— start of Supplied entries —

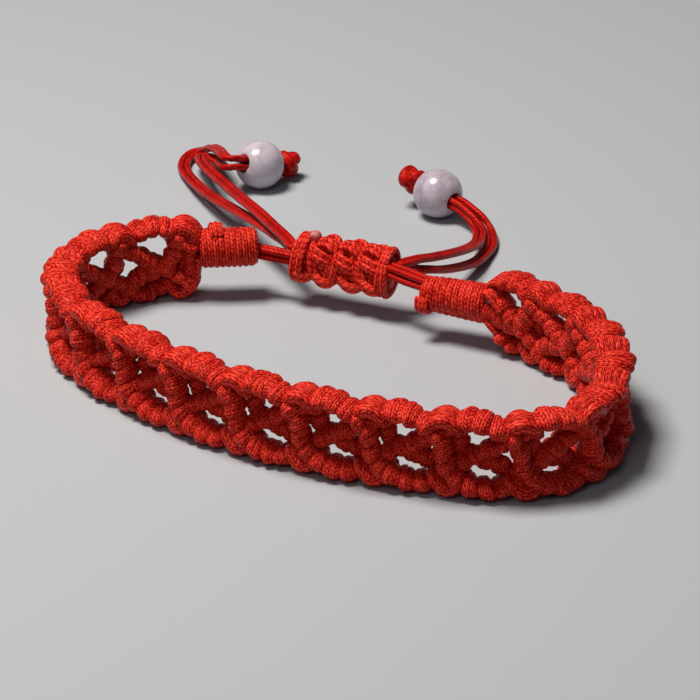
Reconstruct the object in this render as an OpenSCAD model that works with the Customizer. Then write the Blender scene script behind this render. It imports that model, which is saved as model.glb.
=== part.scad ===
/* [Band] */
// Length of the knotted band along its middle line
band_len = 139; // [135:1:143]
// Number of repeats of the open pattern along the band
units = 17; // [16:1:18]
// Height of the band, from its lower edge to its upper edge
band_h = 10; // [9.6:0.1:10.4]
// Thickness of the band, from front to back
band_t = 4.2; // [4:0.1:4.4]
// Width of each hitch-wound rib, seen from the front
rib_d = 2.1; // [2:0.05:2.2]
// How far a rib passes in front of or behind the middle of the band
rib_layer = 0.65; // [0.6:0.05:0.75]
// Width of each rear rib, seen from the front
rear_d = 2.3; // [2.1:0.05:2.4]

/* [Bindings] */
// Length of the left wound binding
left_binding_len = 6.7; // [6.5:0.1:7]
// Length of the right wound binding
right_binding_len = 8; // [7.8:0.1:8.2]
// Thickness of a binding where it takes in the band
binding_band_d = 4.8; // [4.6:0.1:5]
// Thickness of the left binding where the cords leave it
left_cord_end_d = 4.6; // [4.4:0.1:4.8]
// Thickness of the right binding where the cords leave it
right_cord_end_d = 4; // [3.8:0.1:4.2]
// Number of thread turns in a binding
binding_turns = 10; // [9:1:12]
// Size of the thread's finishing knot on a binding
finish_knot_d = 1.7; // [1.6:0.05:1.8]

/* [Sliding knot] */
// Length of the sliding knot
knot_len = 12.8; // [12.4:0.1:13]
// Number of half knots in it
half_knots = 5; // [5:1:6]
// Width of the knot from edge to edge
knot_w = 6.5; // [6.3:0.1:6.7]
// Thickness of the knot from front to back
knot_t = 4.4; // [4.2:0.1:4.6]
// How far the knot leans back, in degrees
knot_lean = 20; // [15:1:25]

/* [Cords and beads] */
// Thickness of one waxed strand
strand_d = 0.78; // [0.7:0.02:0.8]
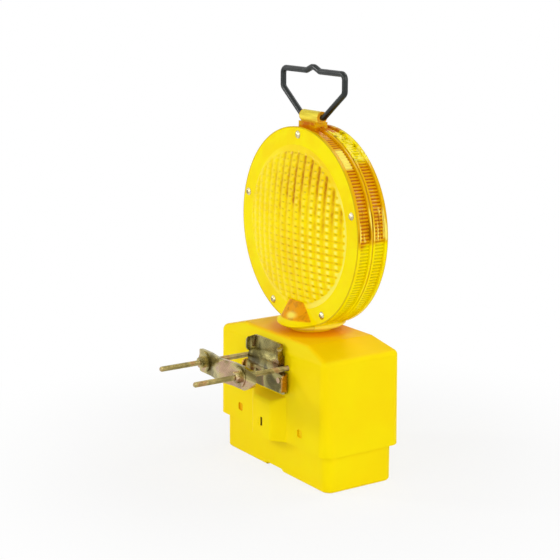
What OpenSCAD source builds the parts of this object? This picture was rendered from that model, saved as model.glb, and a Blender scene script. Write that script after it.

— end of Supplied entries —

What you have to do >>
Can you give every line above again, exactly as written?

Written solution >>
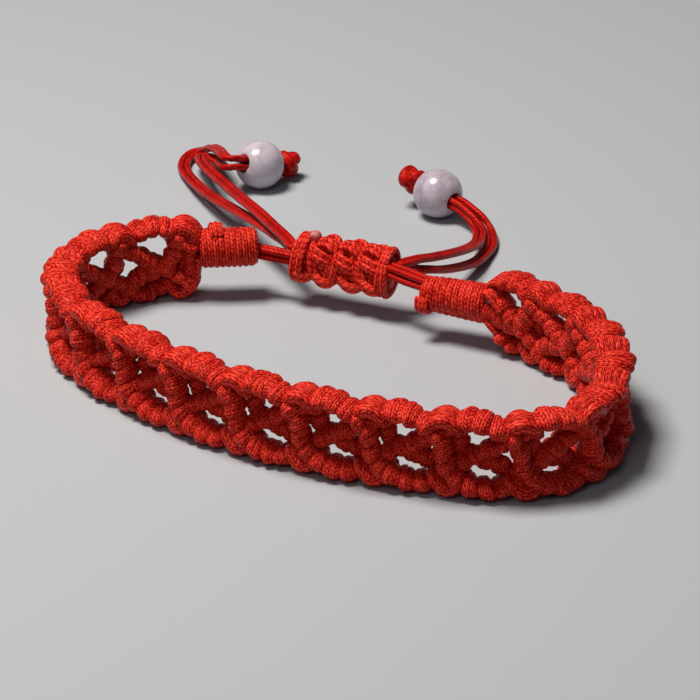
Reconstruct the object in this render as an OpenSCAD model that works with the Customizer. Then write the Blender scene script behind this render. It imports that model, which is saved as model.glb.
=== part.scad ===
/* [Band] */
// Length of the knotted band along its middle line
band_len = 139; // [135:1:143]
// Number of repeats of the open pattern along the band
units = 17; // [16:1:18]
// Height of the band, from its lower edge to its upper edge
band_h = 10; // [9.6:0.1:10.4]
// Thickness of the band, from front to back
band_t = 4.2; // [4:0.1:4.4]
// Width of each hitch-wound rib, seen from the front
rib_d = 2.1; // [2:0.05:2.2]
// How far a rib passes in front of or behind the middle of the band
rib_layer = 0.65; // [0.6:0.05:0.75]
// Width of each rear rib, seen from the front
rear_d = 2.3; // [2.1:0.05:2.4]

/* [Bindings] */
// Length of the left wound binding
left_binding_len = 6.7; // [6.5:0.1:7]
// Length of the right wound binding
right_binding_len = 8; // [7.8:0.1:8.2]
// Thickness of a binding where it takes in the band
binding_band_d = 4.8; // [4.6:0.1:5]
// Thickness of the left binding where the cords leave it
left_cord_end_d = 4.6; // [4.4:0.1:4.8]
// Thickness of the right binding where the cords leave it
right_cord_end_d = 4; // [3.8:0.1:4.2]
// Number of thread turns in a binding
binding_turns = 10; // [9:1:12]
// Size of the thread's finishing knot on a binding
finish_knot_d = 1.7; // [1.6:0.05:1.8]

/* [Sliding knot] */
// Length of the sliding knot
knot_len = 12.8; // [12.4:0.1:13]
// Number of half knots in it
half_knots = 5; // [5:1:6]
// Width of the knot from edge to edge
knot_w = 6.5; // [6.3:0.1:6.7]
// Thickness of the knot from front to back
knot_t = 4.4; // [4.2:0.1:4.6]
// How far the knot leans back, in degrees
knot_lean = 20; // [15:1:25]

/* [Cords and beads] */
// Thickness of one waxed strand
strand_d = 0.78; // [0.7:0.02:0.8]
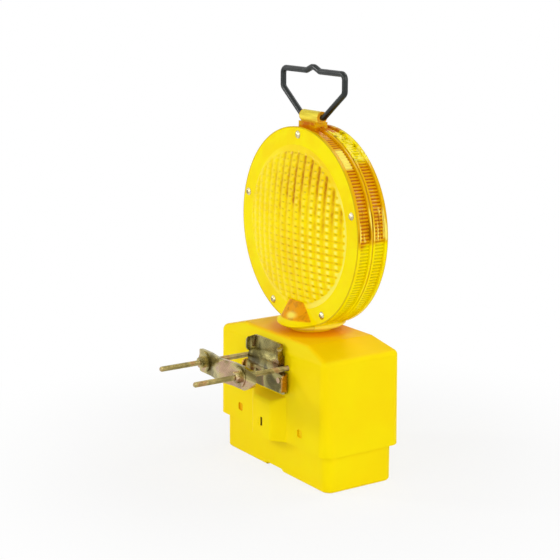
What OpenSCAD source builds the parts of this object? This picture was rendered from that model, saved as model.glb, and a Blender scene script. Write that script after it.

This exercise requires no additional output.